Examples & lessons
The most popular panel apps fall into a handful of shapes: a clock, the weather, a price ticker, a rotating fact, a countdown, a scoreboard. Below is the one-line prompt you'd send for each (right after the cheat-sheet), the result, and the one lesson that app teaches about steering the AI.
Every render below came from a prompt plus the cheat-sheet, then a quick preview to catch the AI's usual slip-ups, collected at the bottom of the page.
The top-5-movies walkthrough builds one app against a real API across four iterations, showing exactly how you reprompt and hand-edit from a plain list to a polished poster card.
A big clock
Build a GDN app that shows a large HH:MM clock for a 64×32 panel. Inputs: a UTC offset number, and a 12/24-hour dropdown.

The lesson: time is UTC. ctx.now is always UTC, so ask for a UTC-offset input
to get local time, rather than assuming the panel knows the user's timezone. And a
"blinking colon" can't blink, frames are still, so it's simply drawn on.
The weather
Build a GDN app that shows a city name and its current temperature, centered, with a units dropdown (metric/imperial). Fetch the temperature live.

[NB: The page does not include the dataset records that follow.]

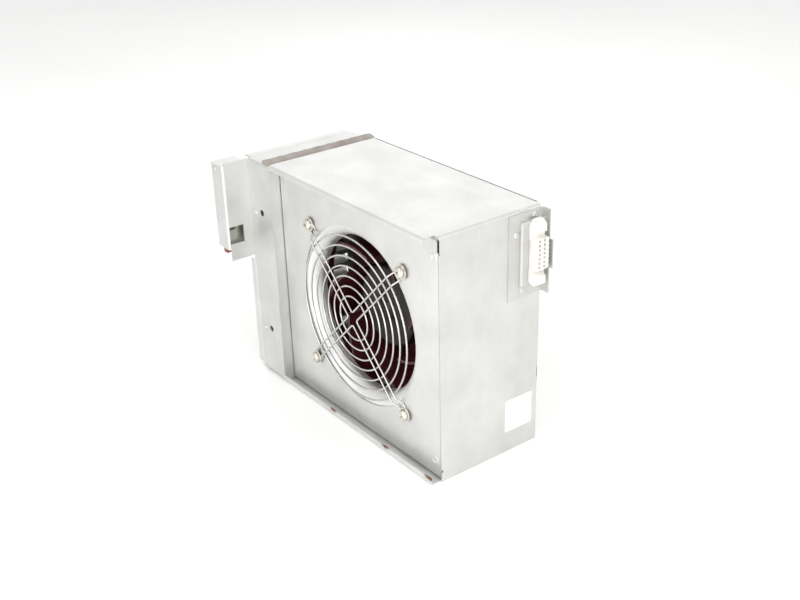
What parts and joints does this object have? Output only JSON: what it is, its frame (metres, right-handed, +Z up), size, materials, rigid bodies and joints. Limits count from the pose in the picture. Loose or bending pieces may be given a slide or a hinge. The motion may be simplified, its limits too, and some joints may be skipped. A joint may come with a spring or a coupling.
{
  "type": "server fan module",
  "caption": "Hot-swap blower module: galvanised box, wire-guarded side inlet, backward-curved impeller, louvred exhaust end, sprung slide latch and blind-mate connector.",
  "frame": {"origin": "middle of the whole module's footprint, at the underside of the box", "axes": "+X along the module towards its connector end, +Y from the fan inlet side into the box, +Z up"},
  "size_m": [0.239, 0.117, 0.1766],
  "materials": {
    "galvanised": "zinc coated sheet, semi-gloss with soft blurred reflections",
    "bright_wire": "bright nickel plated wire",
    "yellow_zinc": "yellow passivated zinc plating",
    "clear_zinc": "clear zinc plating",
    "maroon_nylon": "moulded glass filled nylon",
    "burgundy_nylon": "moulded nylon in the touch colour",
    "rotor_steel": "drawn steel with a thin dark coating",
    "ferrite": "sintered ferrite",
    "ground_steel": "ground bar",
    "die_cast": "die-cast alloy",
    "board": "green solder mask",
    "laminations": "stacked electrical steel",
    "copper": "enamelled copper wire",
    "foam": "conductive fabric over foam",
    "black_nylon": "moulded nylon",
    "spring_steel": "drawn spring wire",
    "white_nylon": "moulded natural nylon",
    "tin": "tin plated contacts",
    "jacket": "extruded vinyl jacket",
    "label_film": "bare satin film"
  },
  "bodies": {
    "frame": {"cover": "galvanised", "base": "galvanised", "inlet_panel": "galvanised", "inlet_ring": "galvanised", "finger_guard": "bright_wire", "guard_screws": "yellow_zinc", "guard_washers": "yellow_zinc", "guard_nuts": "clear_zinc", "bearings": "ground_steel", "motor_base": "die_cast", "drive_board": "board", "stator_core": "laminations", "stator_windings": "copper", "motor_bracket": "galvanised", "motor_screws": "clear_zinc", "foot_rivets": "clear_zinc", "collar": "galvanised", "strip_rivets": "clear_zinc", "gasket": "foam", "exhaust_grille": "galvanised", "latch_housing": "galvanised", "latch_pins": "clear_zinc", "latch_spring": "spring_steel", "connector_bracket": "galvanised", "connector_rivets": "clear_zinc", "connector_housing": "white_nylon", "connector_screws": "clear_zinc", "connector_contacts": "tin", "harness": "jacket", "label": "label_film"},
    "rotor": {"impeller": "maroon_nylon", "rotor_can": "rotor_steel", "rotor_magnet": "ferrite", "shaft": "ground_steel"},
    "latch": {"latch_slide": "burgundy_nylon", "latch_plate": "clear_zinc"}
  },
  "joints": [
    {"name": "fan_spin", "type": "hinge", "parent": "frame", "child": "rotor", "pos_m": [0.02001, 0.012, 0.0875], "axis": [0, 1, 0], "continuous": true},
    {"name": "latch_travel", "type": "slide", "parent": "frame", "child": "latch", "axis": [0, 0, 1], "range_m": [0, 0.006], "stiffness_N_per_m": 300, "springref_m": -0.004, "deforming": ["latch_spring"]}
  ]
}
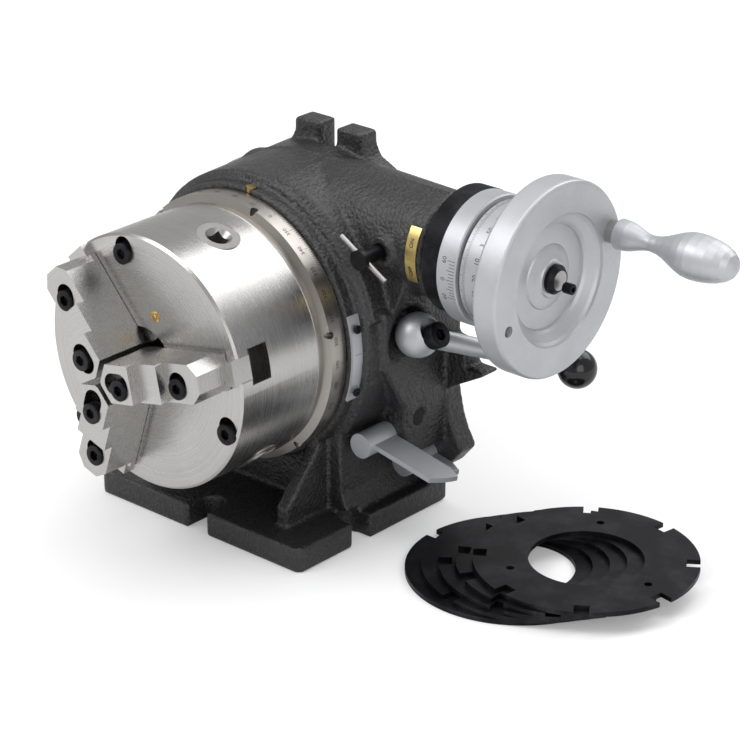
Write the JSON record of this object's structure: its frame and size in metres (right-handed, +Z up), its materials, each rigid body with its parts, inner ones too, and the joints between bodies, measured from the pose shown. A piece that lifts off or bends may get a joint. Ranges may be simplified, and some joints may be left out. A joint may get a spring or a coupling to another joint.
{
  "type": "dividing head",
  "caption": "Black cast dividing head with a geared scroll chuck, notched index ring, worm handwheel, ball lever and loose division masks.",
  "frame": {"origin": "on the underside of the base, in the middle of its key way, under the spindle", "axes": "+Z up, spindle along Y with the chuck to -Y, worm and handwheel to +X"},
  "size_m": [0.4171, 0.2579, 0.2508],
  "materials": {
    "casting_paint": "black crackle",
    "ground_steel": "ground",
    "ring_steel": "satin",
    "black_steel": "black oxide",
    "satin_silver": "satin",
    "dull_steel": "machined",
    "bronze": "satin",
    "plate_gold": "satin",
    "seal_rubber": "matt",
    "black_plastic": "polished"
  },
  "bodies": {
    "head": {"body_casting": "casting_paint", "front_bush": "bronze", "oil_seal": "seal_rubber", "rear_bush": "bronze", "rear_cover": "casting_paint", "cover_screws": "black_steel", "pointer_plate": "satin_silver", "pointer_screws": "black_steel", "oil_plug": "black_steel", "name_plate": "satin_silver", "rim_oiler": "bronze", "housing_plate": "plate_gold"},
    "spindle_set": {"spindle": "ring_steel", "graduated_table": "ring_steel", "index_ring": "dull_steel", "fitted_mask": "dull_steel", "spindle_nut": "dull_steel", "worm_wheel": "bronze", "chuck_body": "ground_steel", "chuck_back": "dull_steel", "chuck_bolts": "black_steel", "chuck_oiler": "bronze"},
    "scroll_set": {"scroll": "dull_steel"},
    "sleeve_set": {"eccentric_sleeve": "black_steel", "vernier_ring": "satin_silver", "worm_bush_inner": "bronze", "worm_bush_outer": "bronze"},
    "worm_set": {"worm_shaft": "dull_steel", "handwheel": "satin_silver", "hub_nut": "black_steel", "hub_screw": "black_steel", "handle_pin": "dull_steel"},
    "dial": {"graduated_dial": "satin_silver"},
    "grip": {"handle_grip": "satin_silver"},
    "plunger_set": {"plunger": "dull_steel"},
    "lever_set": {"lever_shaft": "dull_steel", "ball_lever": "satin_silver", "lever_screw": "black_steel", "lever_knob": "black_plastic"},
    "clamp_front": {"clamp_lever_front": "satin_silver"},
    "clamp_rear": {"clamp_lever_rear": "satin_silver"},
    "lock_set": {"lock_screw": "black_steel"},
    "tommy": {"tommy_bar": "dull_steel"},
    "jaw_set_1": {"master_jaw_1": "ground_steel", "top_jaw_1": "ground_steel", "jaw_bolts_1": "black_steel"},
    "pinion_set_1": {"pinion_1": "dull_steel"},
    "jaw_set_2": {"master_jaw_2": "ground_steel", "top_jaw_2": "ground_steel", "jaw_bolts_2": "black_steel"},
    "pinion_set_2": {"pinion_2": "dull_steel"},
    "jaw_set_3": {"master_jaw_3": "ground_steel", "top_jaw_3": "ground_steel", "jaw_bolts_3": "black_steel"},
    "pinion_set_3": {"pinion_3": "dull_steel"},
    "loose_mask_1": {"mask_plate_1": "black_steel"},
    "loose_mask_2": {"mask_plate_2": "black_steel"},
    "loose_mask_3": {"mask_plate_3": "black_steel"},
    "loose_mask_4": {"mask_plate_4": "black_steel"},
    "loose_mask_5": {"mask_plate_5": "black_steel"}
  },
  "joints": [
    {"name": "spindle_turn", "type": "hinge", "parent": "head", "child": "spindle_set", "pos_m": [0, 0, 0.128], "axis": [0, 1, 0], "continuous": true},
    {"name": "sleeve_turn", "type": "hinge", "parent": "head", "child": "sleeve_set", "pos_m": [0.12, 0.0455, 0.191], "axis": [-1, 0, 0], "range_deg": [0, 60]},
    {"name": "worm_turn", "type": "hinge", "parent": "sleeve_set", "child": "worm_set", "pos_m": [0, 0.042, 0.191], "axis": [1, 0, 0], "continuous": true},
    {"name": "dial_turn", "type": "hinge", "parent": "worm_set", "child": "dial", "pos_m": [0.16, 0.042, 0.191], "axis": [1, 0, 0], "continuous": true},
    {"name": "grip_turn", "type": "hinge", "parent": "worm_set", "child": "grip", "pos_m": [0.2052, 0.08917, 0.20817], "axis": [1, 0, 0], "continuous": true},
    {"name": "scroll_turn", "type": "hinge", "parent": "spindle_set", "child": "scroll_set", "pos_m": [0, -0.065, 0.128], "axis": [0, -1, 0], "range_deg": [0, 630]},
    {"name": "jaw_slide_1", "type": "slide", "parent": "spindle_set", "child": "jaw_set_1", "axis": [0.9781, 0, 0.2079], "range_m": [0, 0.014]},
    {"name": "pinion_turn_1", "type": "hinge", "parent": "spindle_set", "child": "pinion_set_1", "pos_m": [0.02163, -0.0607, 0.19457], "axis": [-0.309, 0, -0.9511], "range_deg": [0, 2520]},
    {"name": "jaw_slide_2", "type": "slide", "parent": "spindle_set", "child": "jaw_set_2", "axis": [-0.6691, 0, 0.7431], "range_m": [0, 0.014]},
    {"name": "pinion_turn_2", "type": "hinge", "parent": "spindle_set", "child": "pinion_set_2", "pos_m": [-0.06847, -0.0607, 0.11345], "axis": [0.9781, 0, 0.2079], "range_deg": [0, 2520]},
    {"name": "jaw_slide_3", "type": "slide", "parent": "spindle_set", "child": "jaw_set_3", "axis": [-0.309, 0, -0.9511], "range_m": [0, 0.014]},
    {"name": "pinion_turn_3", "type": "hinge", "parent": "spindle_set", "child": "pinion_set_3", "pos_m": [0.04684, -0.0607, 0.07598], "axis": [-0.6691, 0, 0.7431], "range_deg": [0, 2520]},
    {"name": "lever_turn", "type": "hinge", "parent": "head", "child": "lever_set", "pos_m": [0.1037, 0.028, 0.1342], "axis": [-0.8829, 0, -0.4695], "range_deg": [0, 65]},
    {"name": "plunger_slide", "type": "slide", "parent": "head", "child": "plunger_set", "axis": [-0.9936, 0, 0.1132], "range_m": [0, 0.0055]},
    {"name": "clamp_front_turn", "type": "hinge", "parent": "head", "child": "clamp_front", "pos_m": [0.082, 0.012, 0.063], "axis": [0, 1, 0], "range_deg": [-55, 15]},
    {"name": "clamp_rear_turn", "type": "hinge", "parent": "head", "child": "clamp_rear", "pos_m": [0.084, 0.049, 0.038], "axis": [0, 1, 0], "range_deg": [-30, 12]},
    {"name": "lock_turn", "type": "hinge", "parent": "head", "child": "lock_set", "pos_m": [0.0915, 0, 0.191], "axis": [0, 1, 0], "range_deg": [0, 45]},
    {"name": "tommy_slide", "type": "slide", "parent": "lock_set", "child": "tommy", "axis": [0.866, 0, -0.5], "range_m": [-0.012, 0.012]},
    {"name": "mask_lift_1", "type": "slide", "parent": "head", "child": "loose_mask_1", "axis": [0, 0, 1], "range_m": [0, 0.004]},
    {"name": "mask_lift_2", "type": "slide", "parent": "loose_mask_1", "child": "loose_mask_2", "axis": [0, 0, 1], "range_m": [0, 0.004]},
    {"name": "mask_lift_3", "type": "slide", "parent": "loose_mask_2", "child": "loose_mask_3", "axis": [0, 0, 1], "range_m": [0, 0.004]},
    {"name": "mask_lift_4", "type": "slide", "parent": "loose_mask_3", "child": "loose_mask_4", "axis": [0, 0, 1], "range_m": [0, 0.004]},
    {"name": "mask_lift_5", "type": "slide", "parent": "loose_mask_4", "child": "loose_mask_5", "axis": [0, 0, 1], "range_m": [0, 0.004]}
  ],
  "couplings": [
    {"joint": "worm_turn", "follows": "spindle_turn", "ratio": -90},
    {"joint": "jaw_slide_1", "follows": "scroll_turn", "m_per_rad": 0.0012732},
    {"joint": "pinion_turn_1", "follows": "scroll_turn", "ratio": 4},
    {"joint": "jaw_slide_2", "follows": "scroll_turn", "m_per_rad": 0.0012732},
    {"joint": "pinion_turn_2", "follows": "scroll_turn", "ratio": 4},
    {"joint": "jaw_slide_3", "follows": "scroll_turn", "m_per_rad": 0.0012732},
    {"joint": "pinion_turn_3", "follows": "scroll_turn", "ratio": 4},
    {"joint": "plunger_slide", "follows": "lever_turn", "m_per_rad": 0.0048481}
  ]
}
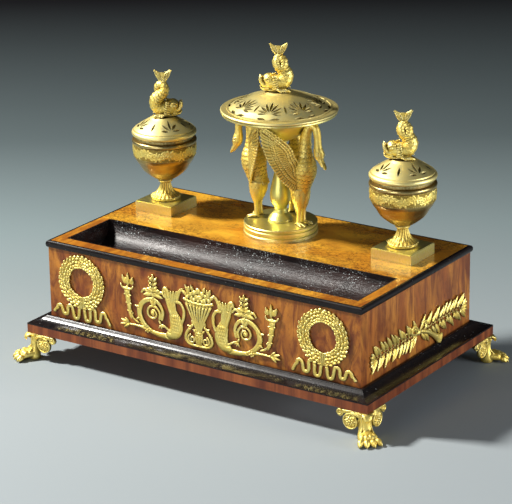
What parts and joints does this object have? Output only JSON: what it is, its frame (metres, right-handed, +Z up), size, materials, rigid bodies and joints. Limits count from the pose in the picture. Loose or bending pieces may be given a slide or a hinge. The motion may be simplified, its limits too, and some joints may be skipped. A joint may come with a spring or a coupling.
{
  "type": "desk inkstand",
  "caption": "Empire-style desk inkstand: veneered case on gilt paw feet with a pen tray, covered urns with glass liners and a covered dish carried by swans.",
  "frame": {"origin": "on the floor under the middle of the case", "axes": "+X along the front to the right, +Y from the front to the back, +Z up"},
  "size_m": [0.4354, 0.2754, 0.3183],
  "materials": {
    "case_veneer": "french-polished reddish figured veneer",
    "plinth_veneer": "polished cross-banded veneer",
    "top_veneer": "french-polished golden burr veneer",
    "ebonised": "ebonised and polished, with light dust",
    "gilt_bronze": "matt and burnished fire-gilt bronze",
    "liner_glass": "clear blown glass",
    "iron": "plain turned iron"
  },
  "bodies": {
    "stand": {"plinth_board": "plinth_veneer", "plinth_moulding_front": "ebonised", "plinth_moulding_back": "ebonised", "plinth_moulding_left": "ebonised", "plinth_moulding_right": "ebonised", "case_front": "case_veneer", "case_back": "case_veneer", "case_left": "case_veneer", "case_right": "case_veneer", "top_panel": "top_veneer", "top_rail_front": "top_veneer", "top_rail_left": "top_veneer", "top_rail_right": "top_veneer", "top_bead_front": "ebonised", "top_bead_back": "ebonised", "top_bead_left": "ebonised", "top_bead_right": "ebonised", "tray_trough": "ebonised", "tray_end_left": "ebonised", "tray_end_right": "ebonised", "front_mount": "gilt_bronze", "wreath_left": "gilt_bronze", "wreath_right": "gilt_bronze", "spray_left": "gilt_bronze", "spray_right": "gilt_bronze", "foot_front_left": "gilt_bronze", "foot_front_right": "gilt_bronze", "foot_back_left": "gilt_bronze", "foot_back_right": "gilt_bronze", "foot_screws": "iron", "urn_left_plinth": "gilt_bronze", "urn_left_stem": "gilt_bronze", "urn_left_bowl": "gilt_bronze", "urn_left_rod": "iron", "urn_right_plinth": "gilt_bronze", "urn_right_stem": "gilt_bronze", "urn_right_bowl": "gilt_bronze", "urn_right_rod": "iron", "centre_drum": "gilt_bronze", "swan_left": "gilt_bronze", "swan_right": "gilt_bronze", "swan_back": "gilt_bronze", "baluster": "gilt_bronze", "dish": "gilt_bronze", "centre_rod": "iron"},
    "cover_left": {"urn_left_cover": "gilt_bronze", "urn_left_dolphin": "gilt_bronze"},
    "liner_left": {"urn_left_liner": "liner_glass"},
    "cover_centre": {"dish_cover": "gilt_bronze", "dish_dolphin": "gilt_bronze"},
    "cover_right": {"urn_right_cover": "gilt_bronze", "urn_right_dolphin": "gilt_bronze"},
    "liner_right": {"urn_right_liner": "liner_glass"}
  },
  "joints": [
    {"name": "cover_left_lift", "type": "slide", "parent": "stand", "child": "cover_left", "axis": [0, 0, 1], "range_m": [0, 0.11]},
    {"name": "liner_left_lift", "type": "slide", "parent": "stand", "child": "liner_left", "axis": [0, 0, 1], "range_m": [0, 0.05]},
    {"name": "cover_centre_lift", "type": "slide", "parent": "stand", "child": "cover_centre", "axis": [0, 0, 1], "range_m": [0, 0.11]},
    {"name": "cover_right_lift", "type": "slide", "parent": "stand", "child": "cover_right", "axis": [0, 0, 1], "range_m": [0, 0.11]},
    {"name": "liner_right_lift", "type": "slide", "parent": "stand", "child": "liner_right", "axis": [0, 0, 1], "range_m": [0, 0.05]}
  ],
  "couplings": [
    {"joint": "liner_left_lift", "follows": "cover_left_lift", "ratio": 0.45},
    {"joint": "liner_right_lift", "follows": "cover_right_lift", "ratio": 0.45}
  ]
}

The lesson: uppercase, centered, and check the fetch. The AI will often write
lowercase (which draws nothing) and forget to handle a failed request. Your prompt's job
is to remind it: "uppercase the text, center it, and check status_code before reading
http.get data."
A price ticker
Build a GDN app that shows the Bitcoin price from the CoinGecko API, with a small logo and a green/red arrow for the daily change.

The lesson: live data is http.get, and always guard it. Fetch with
http.get(url, ttl_seconds=300), then check status_code and fall back to a dash
if it failed, so a flaky API never blanks the panel. The full build is written up in the
Bitcoin price example.
A rotating fact or quote
Build a GDN app that shows a short fact with a small icon and the label "FACT", wrapping the text across the panel.

The lesson: long text must be wrapped by hand. There's no scrolling marquee, so tell
the AI to wrap the text into lines with c.text_wrapped (or text_fit) and stop at the
bottom edge. Anything past 32px tall is simply off-screen.
A countdown
Build a GDN app that counts down the days to a date the user picks. Input: a target date. Show a big number of days and a label.

The lesson: handle the empty and past states. Ask for a date input, compute the
days from ctx.now, and draw a friendly "SET A DATE" when it's blank and a "DONE"
when it's passed, so the app never crashes on a missing value.
A scoreboard
Build a GDN app that shows two team abbreviations and their scores with a period label. Inputs for both team names and both scores.

The lesson: lean on the helpers. One c.scoreboard("LAL", "BOS", 108, 102, status="Q4")
is the whole screen. Telling the AI to "use helpers where they fit" turns a page of
layout math into a single line. See the helper functions.
The mistakes to head off
Across every one of those apps, an AI makes the same handful of mistakes, because it can't see the panel and it's used to bigger screens. Head them off in your prompt:
| The AI's default | What GDN needs | Put this in your prompt |
|---|---|---|
| Lowercase text | Fonts are uppercase-only | "Uppercase all text (.upper())." |
| Animations, scrolling, blinking | Still frames | "Draw one still image; no animation." |
| Returns a layout / widget tree | You draw with c.* | "Draw immediately with c.*; return nothing." |
| Assumes a big screen | 32px tall, keep it short | "Target a 128×32 panel; keep text short." |
| Uses local time | ctx.now is UTC | "Time is UTC; add a UTC-offset input." |
| Ignores failed requests | Guard every fetch | "Check status_code before reading http.get." |
| Overflowing long text | Wrap and clip by hand | "Wrap text with c.text_wrapped; stop at the edge." |
| Pastes a full-size image | Panel-sized assets | "Draw images at 16px; declare them in assets:." |
The pattern that works
- Paste the cheat-sheet.
- Describe the app in one or two sentences, naming the inputs and the panel width.
- Preview it in Studio or with
gdn check apps/<id>. - Paste any error back to the AI and ask it to fix the code.
Two or three rounds of that gets almost any of these apps working. When you're happy, submit it.